Task instructions. In full and without alteration, repeat the material.

Source data.
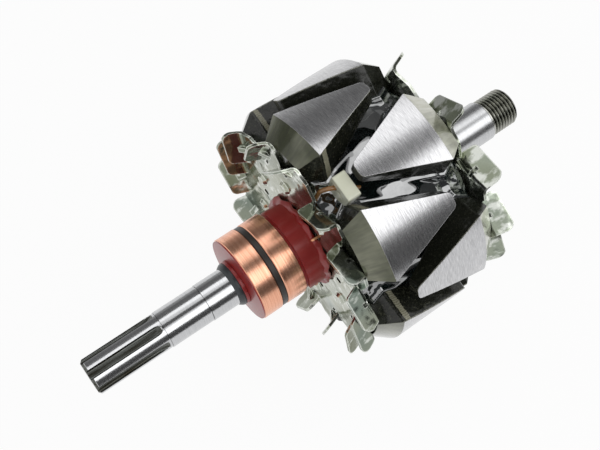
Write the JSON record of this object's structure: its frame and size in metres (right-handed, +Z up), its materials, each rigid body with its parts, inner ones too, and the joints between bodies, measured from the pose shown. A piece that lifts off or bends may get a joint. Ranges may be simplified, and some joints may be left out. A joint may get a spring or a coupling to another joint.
{
  "type": "generator rotor",
  "caption": "Claw-pole generator rotor with two bladed cooling fans, copper slip rings on a red moulding, a splined tail and a threaded pulley end.",
  "frame": {"origin": "on the shaft axis, in the middle plane between the two poles", "axes": "+X along the shaft from the splined tail to the pulley thread, +Z up, +Y across the shaft"},
  "size_m": [0.1984, 0.103, 0.103],
  "materials": {
    "ground_steel": "ground",
    "pole_steel": "turned",
    "black_varnish": "gloss",
    "winding_copper": "satin",
    "cream_plastic": "matte",
    "lead_sleeve": "gloss",
    "bare_copper": "satin",
    "red_moulding": "gloss",
    "ring_copper": "turned",
    "black_plastic": "matte",
    "black_gloss": "gloss",
    "fan_zinc": "zinc plated"
  },
  "bodies": {
    "root": {"shaft": "ground_steel", "rotor_core": "pole_steel", "rear_claw_pole": "pole_steel", "front_claw_pole": "pole_steel", "coil_bobbin": "black_varnish", "field_coil": "winding_copper", "coil_wrap": "black_varnish", "lead_clip_1": "cream_plastic", "lead_clip_2": "cream_plastic", "coil_lead_1": "lead_sleeve", "coil_lead_2": "lead_sleeve", "ring_lead_1": "bare_copper", "ring_lead_2": "bare_copper", "slip_ring_moulding": "red_moulding", "slip_ring_outer": "ring_copper", "slip_ring_inner": "ring_copper", "ring_separator": "black_plastic", "shaft_collar": "black_gloss", "rear_fan": "fan_zinc", "front_fan": "fan_zinc"}
  },
  "joints": []
}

Task output.
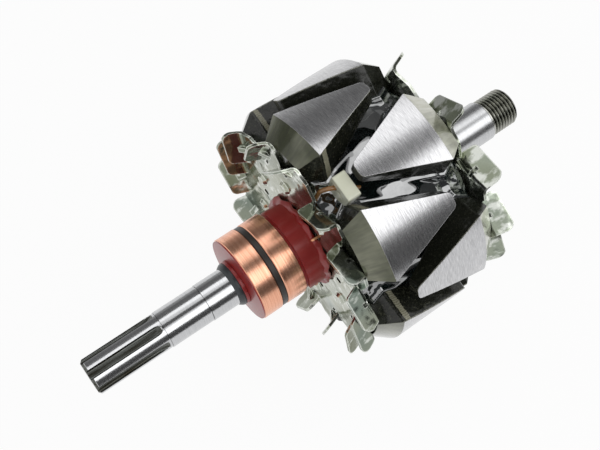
Write the JSON record of this object's structure: its frame and size in metres (right-handed, +Z up), its materials, each rigid body with its parts, inner ones too, and the joints between bodies, measured from the pose shown. A piece that lifts off or bends may get a joint. Ranges may be simplified, and some joints may be left out. A joint may get a spring or a coupling to another joint.
{
  "type": "generator rotor",
  "caption": "Claw-pole generator rotor with two bladed cooling fans, copper slip rings on a red moulding, a splined tail and a threaded pulley end.",
  "frame": {"origin": "on the shaft axis, in the middle plane between the two poles", "axes": "+X along the shaft from the splined tail to the pulley thread, +Z up, +Y across the shaft"},
  "size_m": [0.1984, 0.103, 0.103],
  "materials": {
    "ground_steel": "ground",
    "pole_steel": "turned",
    "black_varnish": "gloss",
    "winding_copper": "satin",
    "cream_plastic": "matte",
    "lead_sleeve": "gloss",
    "bare_copper": "satin",
    "red_moulding": "gloss",
    "ring_copper": "turned",
    "black_plastic": "matte",
    "black_gloss": "gloss",
    "fan_zinc": "zinc plated"
  },
  "bodies": {
    "root": {"shaft": "ground_steel", "rotor_core": "pole_steel", "rear_claw_pole": "pole_steel", "front_claw_pole": "pole_steel", "coil_bobbin": "black_varnish", "field_coil": "winding_copper", "coil_wrap": "black_varnish", "lead_clip_1": "cream_plastic", "lead_clip_2": "cream_plastic", "coil_lead_1": "lead_sleeve", "coil_lead_2": "lead_sleeve", "ring_lead_1": "bare_copper", "ring_lead_2": "bare_copper", "slip_ring_moulding": "red_moulding", "slip_ring_outer": "ring_copper", "slip_ring_inner": "ring_copper", "ring_separator": "black_plastic", "shaft_collar": "black_gloss", "rear_fan": "fan_zinc", "front_fan": "fan_zinc"}
  },
  "joints": []
}